The statue of Madrinha Eunice (1909 – 1995), founder of the first samba school in São Paulo, Lavapés, will be located at the Praça da Liberdade. In the 1930s, Deolinda Madre, also known as madrinha, or godmother Eunice started Lavapés. The school was founded in the downtown district of Glicério and in the 1950s and 1960s, the school won the Special Group competition seven times.
“A woman who comes from the interior of São Paulo, from Piracicaba, black, and in 1937, during the Estado Novo (New State) of Getúlio Vargas, she founded the samba school here in this region,” remembered sociologist T. Kaçula, in an interview.
The location of the work in honor of Itamar Assumpção (1949 – 2003) has not yet been defined. “The city hall is still in contact with the artist’s family to indicate possible places for the tribute, but locations like Casa de Cultura da Penha, where Itamar recorded the Bicho de 7 Cabeças album trilogy, in 1993, and that also has a studio in his honor and in the neighborhood where he was born; and the Praça Benedito Calixto, an important cultural space in the city near the old Lira Paulistana theater, are already being considered,” says a note released by the Municipal Department of Culture.
The musician, singer and songwriter is one of the most well-known members of the “Vanguarda Paulista” movement.

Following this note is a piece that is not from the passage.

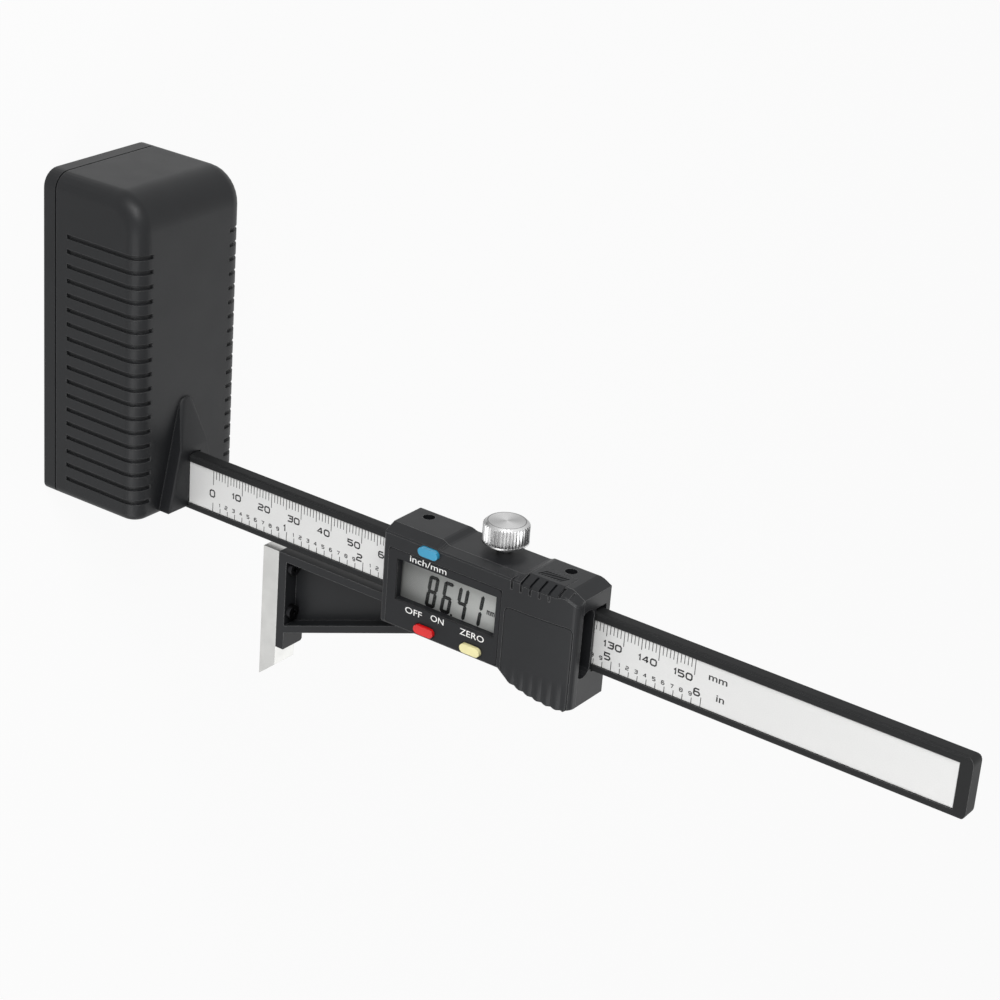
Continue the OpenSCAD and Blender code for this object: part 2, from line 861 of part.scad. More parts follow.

His songs have been covered by the likes of popular Brazilian musicians such as Rita Lee, Cássia Eller, Tom Zé, Ney Matogrosso, and Zélia Duncan. Assumpção was from in Tietê, a city located in the interior of São Paulo state.
Last year, the City Hall inaugurated a statue at Clóvis Bevilácqua Square in honor of Joaquim Pinto de Oliveira (1721-1811), a slave who was an artisan and architect and became known by the nickname Thebes.